L’une des plus commentées fut celle de Paul Engelmayer. Le samedi 8 février, ce juge de New York a bloqué l’accès au système de paiement du Trésor, le « chéquier » de l’État fédéral, donné à Elon Musk et ses équipes au sein du département de l’efficacité gouvernementale (Doge), le groupe chargé de réduire drastiquement les dépenses publiques. Le multimilliardaire est sorti de ses gonds, traitant le magistrat de « corrompu » sur X.

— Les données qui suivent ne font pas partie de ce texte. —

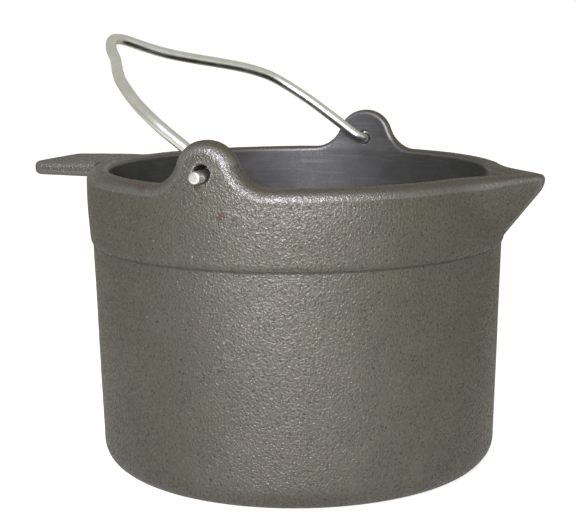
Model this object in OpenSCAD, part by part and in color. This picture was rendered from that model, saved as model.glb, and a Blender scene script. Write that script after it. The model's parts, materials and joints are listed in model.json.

« Si N’IMPORTE QUEL juge, N’IMPORTE OÙ, peut stopper TOUTE action présidentielle PARTOUT, nous ne vivons PAS dans une démocratie », affirmait-il quelques jours plus tard auprès de ses 218 millions d’abonné·es,faisant mine d’ignorer le fonctionnement de la justice fédérale.
Dans une autre publication, il a appelé à une « vague immédiate de destitutions judiciaires » en réaction à un post prétendant que l’un des juges dans le collimateur de l’administration était marié à une démocrate qui avait fondé une association financée par l’agence d’aide au développement Usaid.
Au total, au moins cinq juges sont visés par des procédures de renvoi lancées par des républicain·es au Congrès. « En fin de compte, je ne m’attends pas à ce qu’il y ait des
révocations, mais en mettant en cause l’intégrité de Boasberg et d’autres, Trump et ses sbires sapent notre démocratie, en particulier aux yeux d’Américains qui ne suivent pas attentivement l’actualité ou qui ne s’informent que par l’intermédiaire de médias de droite »,regrette Bob Jarvis, professeur de droit à la Nova Southeastern University (Floride).
Ce dernier précise que la justice dispose de moyens pour faire respecter ses décisions (peines de prison, sanctions financières…), mais que Donald Trump avait montré pendant son premier mandat qu’il était prêt à recourir à la grâce présidentielle pour absoudre ses proches. « Les rédacteurs de la Constitution n’avaient pas prévu la possibilité d’une désobéissance de la part de l’exécutif ou du législatif »,reprend-il. On y est.